5.8: Initialization of Pointer Arrays

char *monthName(int n) {
  static char *name[] = {"Illegal",
    "Jan", "Feb", "Mar", "Apr",
    "May", "Jun", "Jul", "Aug",
    "Sep", "Oct", "Nov", "Dec"};
  return (n<1 || n>12) ? name[0] : name[n];
}

The initialization syntax for an array of pointers follows the general rule for initializing an array: Enclose the initial values inside braces. How do we write an initial value for a pointer?
Ans: We remember that an array is just a pointer to the first element.

Looking at the code on the right we see this principle in action.
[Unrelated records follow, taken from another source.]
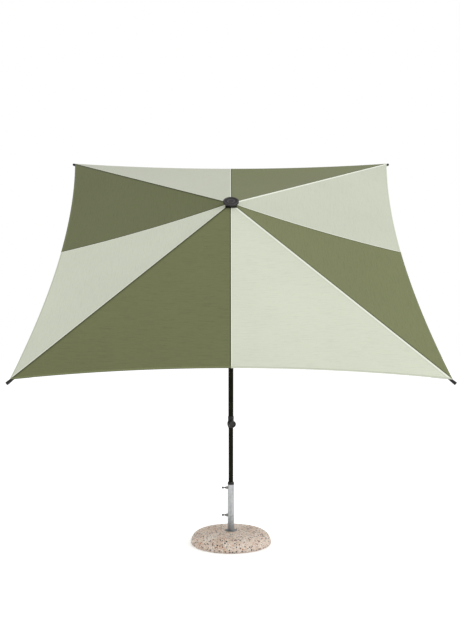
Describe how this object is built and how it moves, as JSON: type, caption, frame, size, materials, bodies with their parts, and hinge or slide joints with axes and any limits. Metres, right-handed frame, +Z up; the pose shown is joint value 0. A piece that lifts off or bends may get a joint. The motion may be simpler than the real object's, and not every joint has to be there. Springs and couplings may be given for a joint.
{
  "type": "patio umbrella with base",
  "caption": "Square tilting parasol with alternating dark and pale fabric panels on a telescoping mast, in a round terrazzo base with a steel socket tube.",
  "frame": {"origin": "middle of the base's underside, on the ground", "axes": "+Z up along the pole, -Y the way the canopy leans, +X to the right seen from -Y"},
  "size_m": [1.9596, 1.5007, 2.2276],
  "materials": {
    "terrazzo": "washed aggregate",
    "galvanised_steel": "galvanised",
    "painted_steel": "satin powder coat",
    "black_plastic": "moulded, fine grain",
    "finial_plastic": "satin moulded",
    "dark_fabric": "slub weave, dark olive",
    "pale_fabric": "slub weave, pale sage"
  },
  "bodies": {
    "base": {"terrazzo_base": "terrazzo", "socket_tube": "galvanised_steel", "tube_flange": "galvanised_steel", "socket_nuts": "galvanised_steel", "reducer_bush": "black_plastic"},
    "thumb_upper": {"thumb_screw_upper": "galvanised_steel"},
    "thumb_lower": {"thumb_screw_lower": "galvanised_steel"},
    "pole": {"lower_pole": "painted_steel", "pole_foot": "black_plastic", "pole_guide": "black_plastic"},
    "mast": {"mast_tube": "painted_steel", "clamp_sleeve": "black_plastic", "tilt_fork": "black_plastic", "tilt_pin": "galvanised_steel", "tilt_spring": "galvanised_steel"},
    "knob": {"height_knob": "black_plastic", "knob_screw": "galvanised_steel"},
    "button": {"tilt_button": "black_plastic"},
    "canopy_mast": {"tilt_head": "black_plastic", "upper_mast": "painted_steel", "crown": "black_plastic", "crown_pins": "galvanised_steel", "finial": "finial_plastic", "finial_screw": "galvanised_steel"},
    "runner": {"runner": "black_plastic"},
    "runner_knob": {"runner_knob": "black_plastic"},
    "rib_1": {"rib_1": "painted_steel", "rib_cap_1": "black_plastic", "rib_bracket_1": "black_plastic", "strut_pin_1": "galvanised_steel", "canopy_panel_8": "pale_fabric", "canopy_panel_1": "dark_fabric"},
    "strut_1": {"strut_1": "painted_steel"},
    "rib_2": {"rib_2": "painted_steel", "rib_cap_2": "black_plastic", "rib_bracket_2": "black_plastic", "strut_pin_2": "galvanised_steel", "canopy_panel_2": "pale_fabric", "canopy_panel_3": "dark_fabric"},
    "strut_2": {"strut_2": "painted_steel"},
    "rib_3": {"rib_3": "painted_steel", "rib_cap_3": "black_plastic", "rib_bracket_3": "black_plastic", "strut_pin_3": "galvanised_steel", "canopy_panel_4": "pale_fabric", "canopy_panel_5": "dark_fabric"},
    "strut_3": {"strut_3": "painted_steel"},
    "rib_4": {"rib_4": "painted_steel", "rib_cap_4": "black_plastic", "rib_bracket_4": "black_plastic", "strut_pin_4": "galvanised_steel", "canopy_panel_6": "pale_fabric", "canopy_panel_7": "dark_fabric"},
    "strut_4": {"strut_4": "painted_steel"}
  },
  "joints": [
    {"name": "pole_turn", "type": "hinge", "parent": "base", "child": "pole", "pos_m": [0, 0, 0.2], "axis": [0, 0, 1], "continuous": true},
    {"name": "upper_screw_turn", "type": "hinge", "parent": "base", "child": "thumb_upper", "pos_m": [-0.03, 0, 0.311], "axis": [-1, 0, 0], "range_deg": [0, 1080]},
    {"name": "lower_screw_turn", "type": "hinge", "parent": "base", "child": "thumb_lower", "pos_m": [-0.03, 0, 0.158], "axis": [-1, 0, 0], "range_deg": [0, 1080]},
    {"name": "mast_height", "type": "slide", "parent": "pole", "child": "mast", "axis": [0, 0, 1], "range_m": [-0.2, 0.2]},
    {"name": "height_knob_turn", "type": "hinge", "parent": "mast", "child": "knob", "pos_m": [0.00518, -0.01932, 0.67], "axis": [0.2588, -0.9659, 0], "range_deg": [0, 720]},
    {"name": "tilt_button_press", "type": "slide", "parent": "mast", "child": "button", "axis": [-1, 0, 0], "range_m": [0, 0.003], "stiffness_N_per_m": 800, "springref_m": -0.001, "deforming": ["tilt_spring"]},
    {"name": "tilt", "type": "hinge", "parent": "mast", "child": "canopy_mast", "pos_m": [0, 0, 1.247], "axis": [1, 0, 0], "range_deg": [-40.2, 0]},
    {"name": "runner_slide", "type": "slide", "parent": "canopy_mast", "child": "runner", "axis": [0, -0.6455, 0.7638], "range_m": [-0.52153, 0]},
    {"name": "runner_knob_turn", "type": "hinge", "parent": "runner", "child": "runner_knob", "pos_m": [0, -0.42487, 1.68005], "axis": [0, -0.7638, -0.6455], "range_deg": [0, 720]},
    {"name": "rib_1_fold", "type": "hinge", "parent": "canopy_mast", "child": "rib_1", "pos_m": [-0.02121, -0.5003, 1.80615], "axis": [0.7071, -0.5401, -0.4564], "range_deg": [0, 71.5], "deforming": ["canopy_panel_8", "canopy_panel_1"]},
    {"name": "rib_2_fold", "type": "hinge", "parent": "canopy_mast", "child": "rib_2", "pos_m": [0.02121, -0.5003, 1.80615], "axis": [0.7071, 0.5401, 0.4564], "range_deg": [0, 71.5], "deforming": ["canopy_panel_2", "canopy_panel_3"]},
    {"name": "rib_3_fold", "type": "hinge", "parent": "canopy_mast", "child": "rib_3", "pos_m": [0.02121, -0.46789, 1.83354], "axis": [-0.7071, 0.5401, 0.4564], "range_deg": [0, 71.5], "deforming": ["canopy_panel_4", "canopy_panel_5"]},
    {"name": "rib_4_fold", "type": "hinge", "parent": "canopy_mast", "child": "rib_4", "pos_m": [-0.02121, -0.46789, 1.83354], "axis": [-0.7071, -0.5401, -0.4564], "range_deg": [0, 71.5], "deforming": ["canopy_panel_6", "canopy_panel_7"]},
    {"name": "strut_1_fold", "type": "hinge", "parent": "rib_1", "child": "strut_1", "pos_m": [-0.25248, -0.63014, 1.60151], "axis": [0.7071, -0.5401, -0.4564], "range_deg": [-143, 0]},
    {"name": "strut_2_fold", "type": "hinge", "parent": "rib_2", "child": "strut_2", "pos_m": [0.25248, -0.63014, 1.60151], "axis": [0.7071, 0.5401, 0.4564], "range_deg": [-143, 0]},
    {"name": "strut_3_fold", "type": "hinge", "parent": "rib_3", "child": "strut_3", "pos_m": [0.25248, -0.24445, 1.92744], "axis": [-0.7071, 0.5401, 0.4564], "range_deg": [-143, 0]},
    {"name": "strut_4_fold", "type": "hinge", "parent": "rib_4", "child": "strut_4", "pos_m": [-0.25248, -0.24445, 1.92744], "axis": [-0.7071, -0.5401, -0.4564], "range_deg": [-143, 0]}
  ],
  "couplings": [
    {"joint": "runner_slide", "follows": "rib_1_fold", "m_per_rad": -0.41776},
    {"joint": "rib_2_fold", "follows": "rib_1_fold", "ratio": 1},
    {"joint": "rib_3_fold", "follows": "rib_1_fold", "ratio": 1},
    {"joint": "rib_4_fold", "follows": "rib_1_fold", "ratio": 1},
    {"joint": "strut_1_fold", "follows": "rib_1_fold", "ratio": -2},
    {"joint": "strut_2_fold", "follows": "rib_1_fold", "ratio": -2},
    {"joint": "strut_3_fold", "follows": "rib_1_fold", "ratio": -2},
    {"joint": "strut_4_fold", "follows": "rib_1_fold", "ratio": -2}
  ]
}
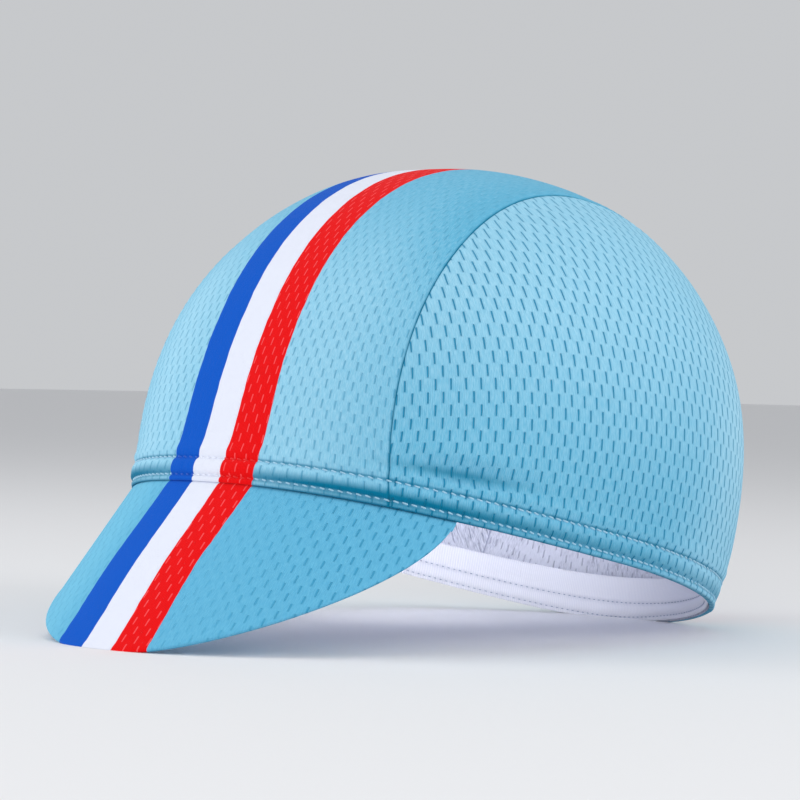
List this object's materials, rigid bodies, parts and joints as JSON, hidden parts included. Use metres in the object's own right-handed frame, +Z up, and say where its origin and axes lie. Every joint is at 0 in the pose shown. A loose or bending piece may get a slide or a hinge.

I believe the most common usage is for an array of character pointers as in the example.

5.9: Pointers vs. Multi-dimensional Arrays

int  A[3][4];
int *B[3];

Consider the two declarations on the right. They look different, but both A[2][3] and B[2][3] are legal (at least syntactically). The real story is that they most definitely are different. In fact Java arrays have a great deal in common with the 2nd (pointer) form in C.

pointer array
  1. The declaration int A[3][4]; allocates space for 12 integers, which are stored consecutively so that A[i][j] is the (4*i+j)th integer stored (counting from zero). With the simple declaration written, none of the integers is initialized, but we have seen how to initialized them.

  2. The declaration int *B[3]; allocates space for NO integers. It does allocate space for 3 pointers (to integers). The pointers are not initialized so they currently point to junk. The program must somehow arrange for each of them to point to an group of integers (and must figure out when the group ends). An important point is that the groups may have different lengths. The technical jargon is that we can have a ragged array as shown in the bottom of the picture.

The diagram shows integers, but the more common usage is for characters. In that case the ragged array is an array of differing length strings. We have see two examples of this. The monthName program just above and the Goodbye Cruel World diagrams in section 5.6.